Service IPs aren’t reachable from within the Pods (the failure message is always a variation of “network unreachable”), but are reachable from the hosts.

Another thing to note is that CoreDNS isn’t working properly, but that’s just a symptom of the aforementioned issue, because CoreDNS tries to reach the K8s API via the kubernetes.default service IP, which fails (as a special case of what I described in the previous paragraph):

[WARNING] plugin/kubernetes: Kubernetes API connection failure: Get "https://10.96.0.1:443/version": dial tcp 10.96.0.1:443: connect: network is unreachable
[INFO] plugin/ready: Still waiting on: "kubernetes"

I tried all the steps in https://kubernetes.io/docs/tasks/debug/debug-application/debug-service/ and they succeeded (both in iptables and ipvs mode) except for the hairpin section. I noticed that hairpin wasn’t enabled, but then I added to my provisioning automation steps to enable hairpinning and it was still failing (i.e. pod can’t reach its own service IP even with hairpinning).

What I discovered:
In the network namespaces of the Pods, there’s neither an interface belonging to the services subnet, nor a default gateway.
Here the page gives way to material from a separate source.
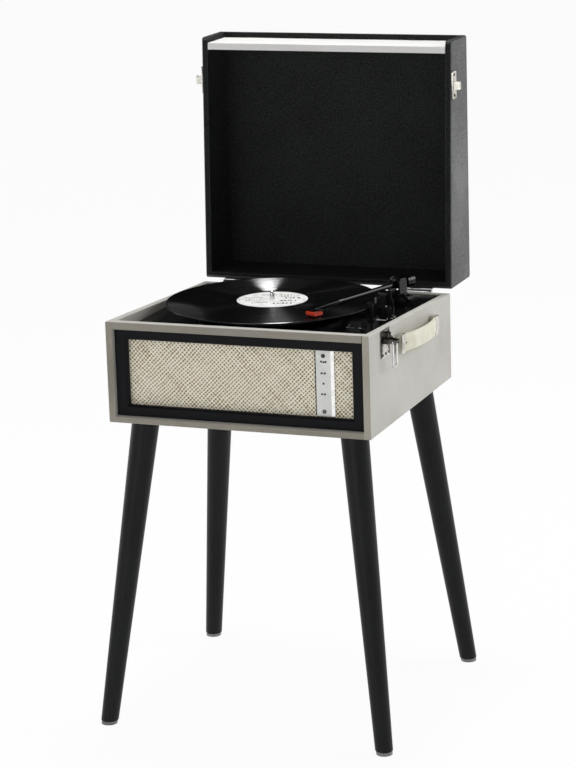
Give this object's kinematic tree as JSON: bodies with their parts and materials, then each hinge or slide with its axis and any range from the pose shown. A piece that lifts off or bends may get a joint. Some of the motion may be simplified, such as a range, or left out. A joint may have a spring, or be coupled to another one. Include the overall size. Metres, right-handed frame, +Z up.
{
  "type": "suitcase record player",
  "caption": "Portable record player in a wedge-shaped covered case on splayed tapered legs, with an open lid, belt-driven platter, tonearm, grille front and carrying strap.",
  "frame": {"origin": "on the floor, under the middle of the whole object with its lid open", "axes": "+Z up, +X to the right seen from the front, the grille faces -Y"},
  "size_m": [0.4342, 0.4802, 0.9209],
  "materials": {
    "black_frame": "matt black",
    "black_gloss": "gloss black",
    "case_covering": "matt greige leatherette over board",
    "chrome": "bright",
    "circuit": "green laminate",
    "grey_plastic": "matt grey",
    "grille_fabric": "coarse woven grille cloth",
    "inner_board": "bare fibreboard",
    "label_paper": "plain white paper",
    "leg_lacquer": "satin black lacquer",
    "lid_covering": "grained black leatherette over board",
    "pale_board": "matt pale leatherette over board",
    "red_plastic": "gloss red",
    "rubber": "matt",
    "silver": "brushed silver",
    "steel": "plain",
    "strap": "cream leatherette with stitching",
    "vinyl": "grooved black vinyl"
  },
  "bodies": {
    "case": {"case_shell": "case_covering", "bottom_board": "inner_board", "leg_front_left": "leg_lacquer", "leg_glide_front_left": "grey_plastic", "leg_socket_front_left": "steel", "leg_front_right": "leg_lacquer", "leg_glide_front_right": "grey_plastic", "leg_socket_front_right": "steel", "leg_rear_left": "leg_lacquer", "leg_glide_rear_left": "grey_plastic", "leg_socket_rear_left": "steel", "leg_rear_right": "leg_lacquer", "leg_glide_rear_right": "grey_plastic", "leg_socket_rear_right": "steel", "grille_frame": "black_frame", "grille_cloth": "grille_fabric", "speaker_baffle": "inner_board", "speaker_left": "black_frame", "speaker_right": "black_frame", "control_plate": "silver", "deck_plate": "black_gloss", "spindle": "chrome", "motor": "steel", "drive_belt": "rubber", "tonearm_base": "black_gloss", "arm_rest": "black_gloss", "volume_control": "steel", "circuit_board": "circuit", "jack_panel": "black_frame", "latch_base_left": "chrome", "latch_base_right": "chrome", "handle_strap": "strap", "handle_cap_front": "chrome", "handle_cap_rear": "chrome", "hinge_lower_leaf_left": "chrome", "hinge_lower_leaf_right": "chrome"},
    "lid": {"lid_shell": "lid_covering", "lid_front_board": "pale_board", "latch_keeper_left": "chrome", "latch_keeper_right": "chrome", "hinge_upper_leaf_left": "chrome", "hinge_upper_leaf_right": "chrome"},
    "turntable": {"platter": "black_frame", "slip_mat": "rubber", "record": "vinyl", "record_label": "label_paper"},
    "pulley": {"motor_pulley": "steel"},
    "arm_yoke": {"tonearm_gimbal": "black_gloss"},
    "arm": {"tonearm_tube": "black_gloss", "headshell": "black_gloss", "stylus": "red_plastic"},
    "cue_handle": {"cue_lever": "black_gloss"},
    "cue_bar": {"cue_platform": "black_gloss"},
    "speed_slider": {"speed_switch": "black_gloss"},
    "auto_stop_slider": {"auto_stop_switch": "black_gloss"},
    "knob": {"volume_knob": "black_gloss"},
    "left_latch_lever": {"latch_lever_left": "chrome"},
    "right_latch_lever": {"latch_lever_right": "chrome"},
    "left_latch_loop": {"latch_loop_left": "chrome"},
    "right_latch_loop": {"latch_loop_right": "chrome"}
  },
  "joints": [
    {"name": "lid_hinge", "type": "hinge", "parent": "case", "child": "lid", "pos_m": [0, 0.14795, 0.561], "axis": [1, 0, 0], "range_deg": [0, 90]},
    {"name": "platter_spin", "type": "hinge", "parent": "case", "child": "turntable", "pos_m": [-0.0161, -0.02845, 0.575], "axis": [0, 0, 1], "continuous": true},
    {"name": "pulley_spin", "type": "hinge", "parent": "case", "child": "pulley", "pos_m": [-0.07938, 0.02465, 0.569], "axis": [0, 0, 1], "continuous": true},
    {"name": "tonearm_swing", "type": "hinge", "parent": "case", "child": "arm_yoke", "pos_m": [0.14004, 0.05846, 0.591], "axis": [0, 0, 1], "range_deg": [-24, 16.5]},
    {"name": "tonearm_lift", "type": "hinge", "parent": "arm_yoke", "child": "arm", "pos_m": [0.14004, 0.05846, 0.591], "axis": [-0.9511, 0.309, 0], "range_deg": [0, 4]},
    {"name": "cue_lever_turn", "type": "hinge", "parent": "case", "child": "cue_handle", "pos_m": [0.16304, 0.05846, 0.5711], "axis": [-1, 0, 0], "range_deg": [0, 30]},
    {"name": "cue_bar_rise", "type": "slide", "parent": "case", "child": "cue_bar", "axis": [0, 0, 1], "range_m": [0, 0.002]},
    {"name": "speed_select", "type": "slide", "parent": "case", "child": "speed_slider", "axis": [0, 1, 0], "range_m": [0, 0.006]},
    {"name": "auto_stop_select", "type": "slide", "parent": "case", "child": "auto_stop_slider", "axis": [0, 1, 0], "range_m": [0, 0.006]},
    {"name": "volume_turn", "type": "hinge", "parent": "case", "child": "knob", "pos_m": [0.14704, -0.01654, 0.5601], "axis": [0, 0, -1], "range_deg": [-150, 150]},
    {"name": "left_latch_lever_turn", "type": "hinge", "parent": "case", "child": "left_latch_lever", "pos_m": [-0.1969, -0.14895, 0.56058], "axis": [0, -1, 0], "range_deg": [0, 78]},
    {"name": "left_latch_loop_turn", "type": "hinge", "parent": "left_latch_lever", "child": "left_latch_loop", "pos_m": [-0.20554, -0.14895, 0.55792], "axis": [0, -1, 0], "range_deg": [-258, 0]},
    {"name": "right_latch_lever_turn", "type": "hinge", "parent": "case", "child": "right_latch_lever", "pos_m": [0.1969, -0.14895, 0.56058], "axis": [0, 1, 0], "range_deg": [0, 78]},
    {"name": "right_latch_loop_turn", "type": "hinge", "parent": "right_latch_lever", "child": "right_latch_loop", "pos_m": [0.20554, -0.14895, 0.55792], "axis": [0, 1, 0], "range_deg": [-258, 0]}
  ],
  "couplings": [
    {"joint": "pulley_spin", "follows": "platter_spin", "ratio": 14.8},
    {"joint": "tonearm_lift", "follows": "cue_lever_turn", "ratio": 0.13333},
    {"joint": "cue_bar_rise", "follows": "cue_lever_turn", "m_per_rad": 0.0038197},
    {"joint": "left_latch_loop_turn", "follows": "left_latch_lever_turn", "ratio": -3.3077},
    {"joint": "right_latch_loop_turn", "follows": "right_latch_lever_turn", "ratio": -3.3077}
  ]
}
So traffic to IPs in the service subnet has nowhere to go.
If I enter the network namespace of a Pod and manually make the interface (in that namespace) associated to the pods’ subnet the default route/gateway, then services become reachable from within that Pod.

I’m trying to understand why no default gateway/route is setup in pods’ network namespaces: https://kubernetes.slack.com/archives/C09QYUH5W/p1701189954362389 . Apparently flannel is the culprit.

My cluster setup:
I have a baremetal K8s 1.28.2 cluster on ubuntu 22.04 using CRI-O v1.28.1~0 backed by cri-o-runc v1.0.1~2 (the versions are those of the apt packages I’m downloading).

I’m deploying flannel v0.23.0 via the manifests at https://github.com/flannel-io/flannel/releases/download/v0.23.0/kube-flannel.yml, but I’m also downloading the flannel CNI plugin v1.2.0 and writing the file /etc/cni/net.d/10-crio.conf to

        {
          "name": "crio",
          "type": "flannel"
        }

as per instructions here.

I tried both iptables and ipvs, the issue appears with both.

My pod CIDR is 10.244.0.0/16, my service CIDR is 10.96.0.0/24 (originally it was 10.96.0.0/12, the issue appears in both cases).